A 9.15PM show at Brighton’s Chalk may have been the main draw for Wunderhorse on Thursday, but a secret set down at Jubilee Square was equally great. Performing a secret 5.30PM set for BBC 6 Music, it was the perfect chance for the group to show off the muscular heartland rock of their upcoming second album Midas, and identity-searching old favourites like ‘Teal’ from their debut album ‘Cub’. Bigger shows at Brixton Academy might await Wunderhorse later this year, but here was a chance – up close and personal – to see one of Britain’s most exciting young bands.

Elle Darlington

In a recent Play Next interview with Rolling Stone UK, Welsh star Elle Darlington told us how Mariah Carey and Ariana Grande were two of her formative influences.

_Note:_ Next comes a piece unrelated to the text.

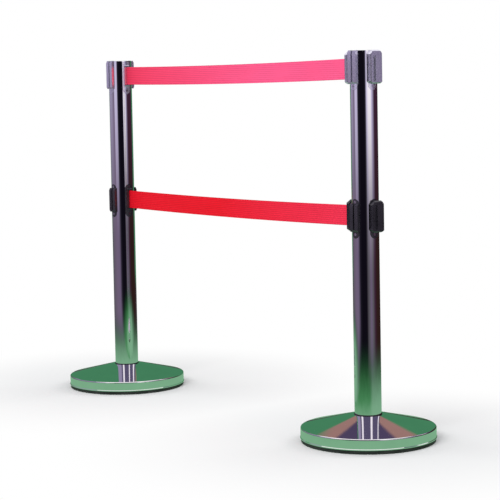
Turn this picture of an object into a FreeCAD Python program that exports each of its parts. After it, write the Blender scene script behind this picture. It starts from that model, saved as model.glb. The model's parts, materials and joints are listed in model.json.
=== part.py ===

The powerhouse vocals of those two singers are a lofty aspiration for any artist, but an early afternoon set at Brighton’s One Church proves she’s got a voice capable of hitting similar highs. Her blend of noughties R&B and pop feels like a welcome throwback and capable of holding its own unique place in the UK musical landscape. It’s early days, but you wouldn’t bet against Darlington becoming an ubiquitous voice on our airwaves.

Fcukers

In a year of a significant reduced Great Escape schedule, far less bands were being passed around Brighton via word-of-mouth this year, becoming must-sees in a style unique and special to this festival. One sentence overheard more than others though was: “You have to see Fcukers!” Cramming ourselves into the beachfront venue The Arch on Friday evening, the Ninja Tune-signed New York City trio justified that hype and then some. Vocalist Shanny Wise, bassist Jackson Walker Lewis and drummer Ben Scharf make filthy and ludicrously fun dance pop that sits on the boundary between club music and radio pop. In new single ‘Bon Bon’, they have one of the most addictive and boisterous songs of 2024 so far, and the live show was equally as exciting and full of energy.

Sarah Julia

Sarah and Julia Nauta have an undeniable musical chemistry that, one would assume, comes from their literal blood ties. The Amsterdam-based sisters brought their show to the dingy Patterns basement early on Friday, but their music was bright and shimmering enough to make it feel like a sunset instead. Phoebe Bridgers, Joni Mitchell and fellow sister duo First Aid Kit come to mind as musical reference points, but this pair have a unique alchemy in their harmonies and their coming-of-age tales that set them apart.

Slate

Sometimes it’s hard to generate the atmosphere of a dark, atmospheric club gig at a showcase festival like The Great Escape, where bands are set up in any room that can fit a drum kit. In the middle of the afternoon on Thursday in the corner of the Black Lion pub, Welsh rockers Slate proved that – actually – all you need is buckets of attitude, a wall of noise and excellent songs. You can hear Joy Division, Fontaines D.C. and Oasis in the band’s shimmering punk songs, but the attitude and lyrics of frontman Jack Shephard are their calling card. Most potent was the single ‘St Agatha’, where he sings of Welsh national identity through the story of a churchyard where bodies were buried with their feet in England and their heads in Wales. It was a chilling and theatrical highlight of the daytime programme.